Narbonne, 1260. Après plusieurs jours d’entretien avec le chapitre général des frères mineurs, Giovanni di Fidanza ou père Bonaventure fait les cent pas dans sa chambre, ruminant le projet que lui a confié le chapitre. Cela fait à peine trois ans qu’on l’a élu supérieur général de l’ordre des franciscains. Sa plus grande préoccupation depuis est de conserver l’unité des moines à présent répartis dans toute l’Europe. L’expansion ne doit en aucun cas affecter l’unité de l’action selon le charisme de François d’Assise. Et voilà qu’on lui confie le soin de rédiger la vie de leur saint patron. Quel honneur ! Même s’il craint de ne pas être à la hauteur de cette tâche, Bonaventure ne peut s’empêcher de sourire. C’est aussi l’occasion parfaite de rappeler à tous les franciscains d’Europe l'exemple de François pour les guider dans leur quotidien.
Il faut commencer par le commencement. Vite, Bonaventure fait appeler son secrétaire afin de préparer son voyage à Assise.
Miraculé de saint François ?
Bonaventure commence par rassembler tous les documents qu’il peut sur la vie de saint François. Il passe de longues heures dans son bureau à organiser les anecdotes et divers témoignages.
- François nous apparaîtra en effet un vrai serviteur de Dieu, son envoyé, l'ami de Jésus, un modèle digne d'être imité et un objet d’admiration pour le monde, si nous voulons considérer en lui ce comble de sainteté glorieuse qui l'a montré au milieu des hommes un imitateur parfait de la pureté des anges, et l'a rendu digne d'être l'exemple des disciples les plus parfait du sauveur.
Alors qu’il rédige cette introduction, de vieux souvenirs viennent à l’esprit de Bonaventure. Dans sa petite enfance, alors qu’il n’était âgé que de quatre ans, la maladie l’avait frappé et conduit au bord de la mort. Sa chère et pieuse mère s’en était allée à l’église pour prier saint François, canonisé il y avait à peine deux ans.

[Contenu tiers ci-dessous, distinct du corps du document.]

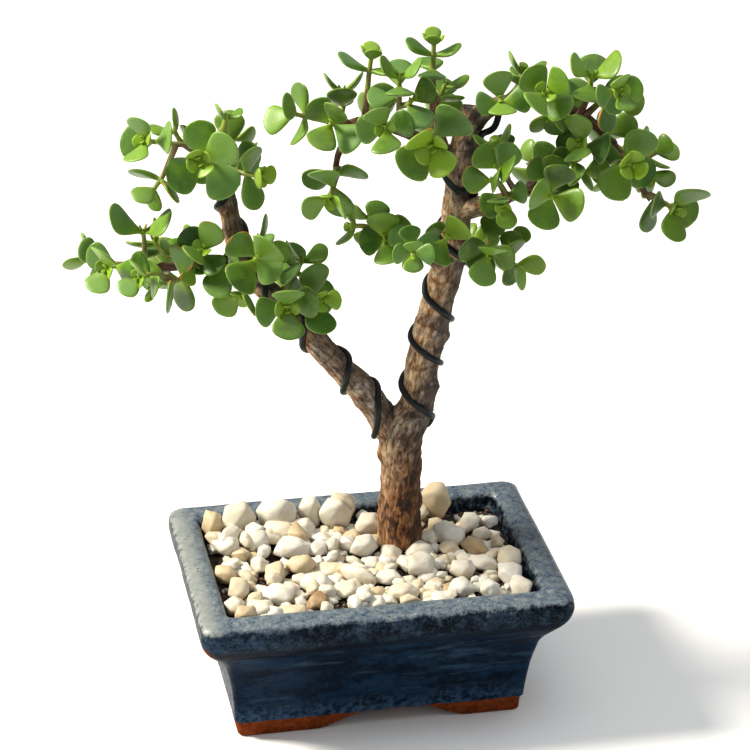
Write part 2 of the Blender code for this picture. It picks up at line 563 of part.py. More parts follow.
def make_pebbles(parts):
    """The marble chips, heaped so that they touch, as one piece round the trunk."""
    draw = random.Random(CHIP_SEED)
    chips = [chip_mesh(chip, draw) for chip in chip_places(draw)]
    pebbles = fuse("pebbles", chips, parts)
    hole_top = POT_HEIGHT + max(CHIP_RADIUS)
    cut(pebbles, cylinder_mesh(TRUNK_HOLE, SOIL_TOP - CUT_PAST, hole_top, TREE_PLACE, TRUNK_HOLE_SIDES))
    drop_scraps(pebbles)
    return pebbles


def limb_runs():
    """Every limb as rows of (x, y, z, radius) in metres, in the tree's frame."""
    runs = {}
    for name, knots in LIMBS.items():
        runs[name] = smooth_run([Vector(knot) * MM for knot in knots], LIMB_STEP)
    return runs


def make_wood(runs, collection):
    """The trunk and its limbs, one piece."""
    meshes = [tube(name, run, TRUNK_BEVEL if name == "trunk" else LIMB_BEVEL) for name, run in runs.items()]
    return fuse("wood", meshes, collection)


def wound(run, passes):
    """Points round a limb, through its passes and between them."""
    lengths = [0]
    for here, after in zip(run, run[1:]):
        lengths.append(lengths[-1] + (after.xyz - here.xyz).length)
    points = []
    for (start, turned), (end, turns) in zip(passes, passes[1:]):
        for i in range(WIRE_PASS_POINTS):
            share = i / WIRE_PASS_POINTS
            along = (start + (end - start) * share) * MM
            angle = math.pi / 2 * (turned + (turns - turned) * share)
            piece = next((k for k in range(1, len(run)) if lengths[k] >= along), len(run) - 1)
            part = (along - lengths[piece - 1]) / (lengths[piece] - lengths[piece - 1])
            middle = run[piece - 1].lerp(run[piece], part)
            onward = (run[piece].xyz - run[piece - 1].xyz).normalized()
            left = Vector((0, -1, 0)).cross(onward).normalized()
            front = onward.cross(left)
            out = front * math.cos(angle) + left * math.sin(angle)
            points.append(middle.xyz + out * (middle.w + WIRE_RADIUS))
    return points


def seat_on(points, surface, lift):
    """Moves each point to this height over the nearest face."""
    seated = []
    for point in points:
        for _ in range(3):
            foot, normal, _, _ = surface.find_nearest(point)
            outward = point - foot
            if outward.dot(normal) < 0 or outward.length < 0.1 * MM:
                outward = normal
            point = foot + outward.normalized() * lift
        seated.append(point)
    return seated


def push_off(points, surface, lift):
    """Moves the points out until every straight piece between them keeps this height over the surface."""
    points = list(points)
    for _ in range(WIRE_ROUNDS):
        for i in range(len(points) - 1):
            for share in (0, 0.25, 0.5, 0.75, 1):
                spot = points[i].lerp(points[i + 1], share)
                foot, normal, _, distance = surface.find_nearest(spot)
                outward = (spot - foot).normalized()
                if outward.dot(normal) < 0:
                    outward.negate()
                    distance = -distance
                if distance < lift:
                    points[i] = points[i] + outward * (lift - distance)
                    points[i + 1] = points[i + 1] + outward * (lift - distance)
    return points


def wire_run(runs, bark):
    """The wire's middle line, laid on the bark from one end to the other."""
    left = wound(runs["left"], LEFT_PASSES)
    right = wound(runs["trunk"], RIGHT_PASSES)
    knots = left[::-1] + [Vector(point) * MM for point in FORK_ROUTE] + right
    lift = WIRE_RADIUS + WIRE_SEAT
    points = seat_on(smooth_run(seat_on(knots, bark, lift), WIRE_STEP), bark, lift)
    points += smooth_run([points[-1]] + [Vector(point) * MM for point in END_ROUTE], WIRE_STEP)[1:]
    points = push_off(points, bark, WIRE_RADIUS + WIRE_CLEAR)
    return [Vector((*point, WIRE_RADIUS)) for point in points]


def all_shoots():
    return [Shoot(*row) for row in SHOOTS]


def node_of(shoot):
    """The name of the shoot whose piece this one is part of: its own, or its carrier's."""
    return shoot.name if shoot.carrier in LIMBS else shoot.carrier


def leafy_length(pairs, length):
    """How much of a stem, back from its tip, bears this many pairs."""
    return TIP_LENGTH + length * sum(INTERNODES[: pairs - 1])


def seated_start(run, bark):
    """The first place along a stem where its flat end clears the bark all round."""
    for i, (here, after) in enumerate(zip(run, run[1:])):
        onward = (after - here).normalized()
        edge = onward.orthogonal().normalized() * STEM_RADIUS[0]
        turns = [Matrix.Rotation(math.radians(angle), 3, onward) for angle in range(0, 360, 45)]
        for point in [here] + [here + turn @ edge for turn in turns]:
            foot, normal, _, distance = bark.find_nearest(point)
            if (point - foot).dot(normal) <= 0 or distance <= GAP:
                break
        else:
            return i
    return len(run) - 2


def stem_rows(base, tip, heading, leafy, bark):
    """A stem as a few rows of (x, y, z, radius). Given bark, it starts just off it."""
    reach = (tip - base).length
    out = (tip - heading * leafy - base).normalized()
    leave = base + out * reach * STEM_EASE
    arrive = tip - heading * max(leafy, reach * STEM_EASE)
    run = interpolate_bezier(base, leave, arrive, tip, STEM_STEPS)
    if bark:
        run = run[seated_start(run, bark) :]
    length = (run[-1] - run[0]).length
    count = 3 if length > LONG_STEM else 2
    thick, thin = STEM_RADIUS
    rows = []
    for i in range(count + 1):
        point = run[round(i / count * (len(run) - 1))]
        rows.append(Vector((*point, thick + (thin - thick) * i / count)))
    return rows


def plan_stems(runs, bark, wire):
    """Every shoot's stem, from the nearest place on its carrier from which it clears all the rest."""
    stems = {}
    surfaces = {}
    nodes = {}
    for shoot in all_shoots():
        nodes[shoot.name] = node_of(shoot)
        tip = Vector(shoot.tip) * MM
        heading = Vector(shoot.heading).normalized()
        leafy = leafy_length(shoot.pairs, shoot.leaf * MM)
        aim = tip - heading * (leafy + STEM_BARE)
        on_wood = shoot.carrier in runs
        rows = runs[shoot.carrier] if on_wood else stems[shoot.carrier][:-1]
        bases = smooth_run([row.xyz for row in rows], 2 * MM)
        others = [bark, wire]
        others += [surfaces[name] for name in surfaces if nodes[name] != nodes[shoot.name]]
        for base in sorted(bases, key=lambda point: (point - aim).length):
            rows = stem_rows(base, tip, heading, leafy, bark if on_wood else None)
            surface = surface_of(tube(shoot.name, rows, 0))
            clear = not any(surface.overlap(other) for other in others)
            if clear or shoot.name not in stems:
                stems[shoot.name] = rows
                surfaces[shoot.name] = surface
            if clear:
                break
    return stems, surfaces


def leaf_cage(leaf, grown=0.0, start=0.0):
    """Points and faces of one leaf as a plump blade: a root, two diamond sections and a blunt tip."""
    half = leaf.length * LEAF_WIDTH / 2 + grown
    thick = LEAF_THICKNESS / 2 * min(1, leaf.length / FULL_LEAF) + grown
    points = [leaf.root + leaf.along * leaf.length * start]
    for share, wide in LEAF_SECTIONS:
        droop = leaf.face * LEAF_BOW * leaf.length * math.sin(math.pi * share)
        middle = leaf.root + leaf.along * leaf.length * share - droop
        spread = leaf.across * half * wide
        points += [middle + spread, middle + leaf.face * thick, middle - spread, middle - leaf.face * thick]
    tip = leaf.root + leaf.along * (leaf.length + grown)
    points += [tip + leaf.across * half * LEAF_TIP, tip - leaf.across * half * LEAF_TIP]
    faces = [(5, 6, 9), (6, 10, 9), (6, 7, 10), (5, 9, 8), (8, 9, 10), (8, 10, 7)]
    for i in range(4):
        after = (i + 1) % 4
        faces += [(0, 1 + i, 1 + after), (1 + i, 1 + after, 5 + after), (1 + i, 5 + after, 5 + i)]
    return points, faces


def place_on_stem(rows, back):
    """The point this far back from a stem's tip, and the stem's direction there."""
    i = len(rows) - 1
    step = rows[i].xyz - rows[i - 1].xyz
    while i > 1 and back > step.length:
        back -= step.length
        i -= 1
        step = rows[i].xyz - rows[i - 1].xyz
    onward = step.normalized()
    return rows[i].xyz - onward * min(back, step.length), onward


def posed_leaf(rows, back, turn, tilt, length):
    """A leaf rooted so far back on its stem, turned about the stem and leant out from it."""
    root, onward = place_on_stem(rows, back)
    right = Vector((1, 0, 0)) - onward * onward.x
    if right.length < 0.3:
        right = Vector((0, 0, 1)).cross(onward)
    out = Matrix.Rotation(math.radians(turn), 3, onward) @ right.normalized()
    along = onward * math.cos(math.radians(tilt)) + out * math.sin(math.radians(tilt))
    across = onward.cross(out).normalized()
    return Leaf(root, along, across, along.cross(across), length)


def clear_leaf(rows, back, turn, tilt, length, node, placed, solids):
    """The first of a leaf's tries that touches nothing, as a Placed, or None."""
    for around, lean, scale in LEAF_TRIES:
        leaf = posed_leaf(rows, back, turn + around, tilt + lean, length * scale)
        middle = leaf.root + leaf.along * leaf.length / 2
        whole = BVHTree.FromPolygons(*leaf_cage(leaf, LEAF_MARGIN))
        blade = BVHTree.FromPolygons(*leaf_cage(leaf, LEAF_MARGIN, ROOT_SHARE))
        if any(blade.overlap(solid) for solid in solids):
            continue
        reach = LEAF_REACH * leaf.length
        near = [other for other in placed if (other.middle - middle).length < other.reach + reach]
        strangers = [other.whole for other in near if other.node != node]
        siblings = [other.blade for other in near if other.node == node]
        if not any(whole.overlap(other) for other in strangers) and not any(map(blade.overlap, siblings)):
            return Placed(leaf, node, middle, reach, whole, blade)
    return None


def plan_leaves(stems, stem_surfaces, bark, wire):
    """Every shoot's leaves, each turned, leant or shrunk until it clears its neighbours, or left out."""
    draw = random.Random(SEED + 1)
    placed = []
    leaves = {name: [] for name in stems}
    for shoot in all_shoots():
        rows = stems[shoot.name]
        node = node_of(shoot)
        solids = [bark, wire] + [stem_surfaces[name] for name in stems if name != shoot.name]
        for pair in range(shoot.pairs):
            back = leafy_length(pair + 1, shoot.leaf * MM)
            share = PAIR_LENGTHS[pair] or shoot.young
            for side in (0, 180):
                length = shoot.leaf * MM * share * draw.uniform(0.9, 1.06)
                tilt = PAIR_TILTS[pair] + draw.uniform(-7, 7)
                turn = shoot.turn + 90 * pair + side + draw.uniform(-9, 9)
                found = clear_leaf(rows, back, turn, tilt, length, node, placed, solids)
                if found:
                    placed.append(found)
                    leaves[shoot.name].append(found.leaf)
    return leaves


def leaf_mesh(leaf):
    points, faces = leaf_cage(leaf)
    shape = bmesh.new()
    verts = [shape.verts.new(point) for point in points]
    for face in faces:
        shape.faces.new([verts[i] for i in face])
    return mesh_from("leaf", shape)


def make_sprays(stems, leaves, collection):
    """One object for each leafy stem, with the stems that branch from it."""
    members = {}
    for shoot in all_shoots():
        members.setdefault(node_of(shoot), []).append(shoot.name)
    sprays = []
    for node, names in members.items():
        meshes = [tube(name, stems[name], 0) for name in names]
        meshes += [leaf_mesh(leaf) for name in names for leaf in leaves[name]]
        spray = fuse("spray_" + node, meshes, collection)
        drop_scraps(spray)
        sprays.append(spray)
    return sprays


def make_tree(parts):
    """The wood, the training wire and the leafy sprays, in the tree's own frame."""
    runs = limb_runs()
    wood = make_wood(runs, parts)
    bark = surface_of(wood.data)
    wire = add_object("training_wire", tube("training_wire", wire_run(runs, bark), 0), parts)
    wire_surface = surface_of(wire.data)
    stems, stem_surfaces = plan_stems(runs, bark, wire_surface)
    leaves = plan_leaves(stems, stem_surfaces, bark, wire_surface)
    return wood, wire, make_sprays(stems, leaves, parts)


def stand(name, place, height, turn, objects):
    """An empty that carries these objects."""
    empty = bpy.data.objects.new(name, None)
    bpy.context.scene.collection.objects.link(empty)
    empty.location = (*place, height)
    empty.rotation_euler.z = turn
    for obj in objects:
        obj.parent = empty
    return empty


def main():
    clear_scene()
    parts = bpy.data.collections.new("jade_bonsai")
    bpy.context.scene.collection.children.link(parts)

    pot = make_pot(parts)
    screens = [make_screen("drain_screen_left", -1, parts), make_screen("drain_screen_right", 1, parts)]
    soil = make_soil(parts)
    pebbles = make_pebbles(parts)
    wood, wire, sprays = make_tree(parts)

    finishes = (
        (make_material("blue_glaze", (0.035, 0.06, 0.13), 0.25), [pot]),
        (make_material("black_plastic", (0.02, 0.02, 0.02), 0.5), screens),
        (make_material("potting_soil", (0.035, 0.02, 0.012), 0.95), [soil]),
        (make_material("marble_chips", (0.8, 0.76, 0.68), 0.6), [pebbles]),
        (make_material("bark", (0.25, 0.13, 0.07), 0.85), [wood]),
        (make_material("dark_wire", (0.02, 0.03, 0.025), 0.4), [wire]),
        (make_material("jade_leaf", (0.12, 0.3, 0.06), 0.4), sprays),
    )
    for material, objects in finishes:
        for obj in objects:
            obj.data.materials.clear()
            obj.data.materials.append(material)

    pot_stand = stand("pot_stand", POT_PLACE, 0, 0, [pot, *screens, soil, pebbles])
    tree_stand = stand("tree_stand", TREE_PLACE, SOIL_TOP, TREE_TURN, [wood, wire, *sprays])
    tree_stand.parent = pot_stand


if __name__ == "__main__":
    main()
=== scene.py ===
"""The looks of the jade bonsai in its pot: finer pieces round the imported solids, finishes, light and camera.

Metres, +Z up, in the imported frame. Tables of points and of shoots are in millimetres, in the tree's own
frame: right, away, and up from the soil. The limbs, the wire, the chips and the shoots are planned by the
same rules and draws as in the part's source, so each finer piece lies on its packed one.
"""

import math
import random
from collections import namedtuple

import bmesh
import bpy
import numpy as np
from mathutils import Matrix, Vector, noise
from mathutils.bvhtree import BVHTree
from mathutils.geometry import interpolate_bezier


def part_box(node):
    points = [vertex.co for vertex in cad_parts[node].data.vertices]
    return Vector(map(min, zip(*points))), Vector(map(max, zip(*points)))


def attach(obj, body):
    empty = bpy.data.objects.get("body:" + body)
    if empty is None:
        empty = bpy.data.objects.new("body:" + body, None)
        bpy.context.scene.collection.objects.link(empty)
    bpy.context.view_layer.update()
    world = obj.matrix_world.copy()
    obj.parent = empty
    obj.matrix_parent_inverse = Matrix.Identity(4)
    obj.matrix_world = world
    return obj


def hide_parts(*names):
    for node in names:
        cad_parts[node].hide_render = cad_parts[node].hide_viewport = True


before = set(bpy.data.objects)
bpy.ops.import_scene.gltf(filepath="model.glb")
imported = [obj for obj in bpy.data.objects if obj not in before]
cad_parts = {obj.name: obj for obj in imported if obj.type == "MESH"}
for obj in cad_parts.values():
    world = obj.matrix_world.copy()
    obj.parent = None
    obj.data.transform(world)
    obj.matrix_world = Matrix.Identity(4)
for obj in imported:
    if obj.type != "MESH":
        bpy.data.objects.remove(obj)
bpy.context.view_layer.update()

MM = 0.001
GAP = 0.3 * MM  # between two pieces, where one rests on the other
SEED = 11
CHIP_SEED = 2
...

Elle avait supplié le nouveau saint de sauver son fils. Et sa prière fut entendue.
Quoi de plus naturel qu’une fois sa vocation reçue, ce même fils se retrouve chez les franciscain ? C'est comme si le chemin était déjà tracé. Bonaventure se rend ensuite à Assise pour interroger ceux qui ont connu François. En visitant les moindre détails, il retrouve tout le sens du charisme franciscain. Il se permet une certaine liberté au niveau chronologique afin de mettre en valeur l’itinéraire spirituel du patron de l’ordre.
Un franciscain bien occupé
En 1263, après trois ans de travail acharné, Bonaventure présente la “Legenda Major” ou la “Légende Majeure” au chapitre général de Pise. Elle est immédiatement approuvée et imposée comme la seule biographie officielle de saint François.
- Puisse-t-elle servir de guide à nos frères dispersés, prie Bonaventure.
Depuis quelques années en effet, deux interprétations du charisme de François divisent les moines. On cherche à faire évoluer l’ordre en s’intéressant aux activités intellectuelles et pastorales. Mais pour certains, la pauvreté extrême est la seule manière de suivre correctement l’exemple du fondateur. Maintenir l’unité de 35.000 moines lui demande beaucoup de fermeté et de diplomatie.
Défendre les ordres mendiants lui est tellement cher qu’il refuse l’évêché de York en Grande-Bretagne que lui offre le pape Clément IV. À la mort de ce dernier en 1271, il participe au conclave de Viterbe et grâce à ses conseils, Grégoire X est élu.
Outre rédiger des œuvres spirituelles, Bonaventure ne néglige pas les tâches du quotidien. On raconte que lorsque le pape Grégoire X le nomme cardinal évêque d’Albano en 1273, ses envoyés le trouvèrent dans la cuisine à faire la vaisselle. Sur l’ordre du pape, il prépare le deuxième concile de Lyon. Il n’en voit malheureusement pas l’aboutissement.
Bonaventure s’éteint le 15 juillet 1274 au milieu du concile. Il est canonisé en 1482 par le pape Sixte IV et nommé docteur de l’Église pas Sixte V en 1587. Il laisse derrière lui de précieux ouvrage spirituelle qui permette de trouver la plénitude.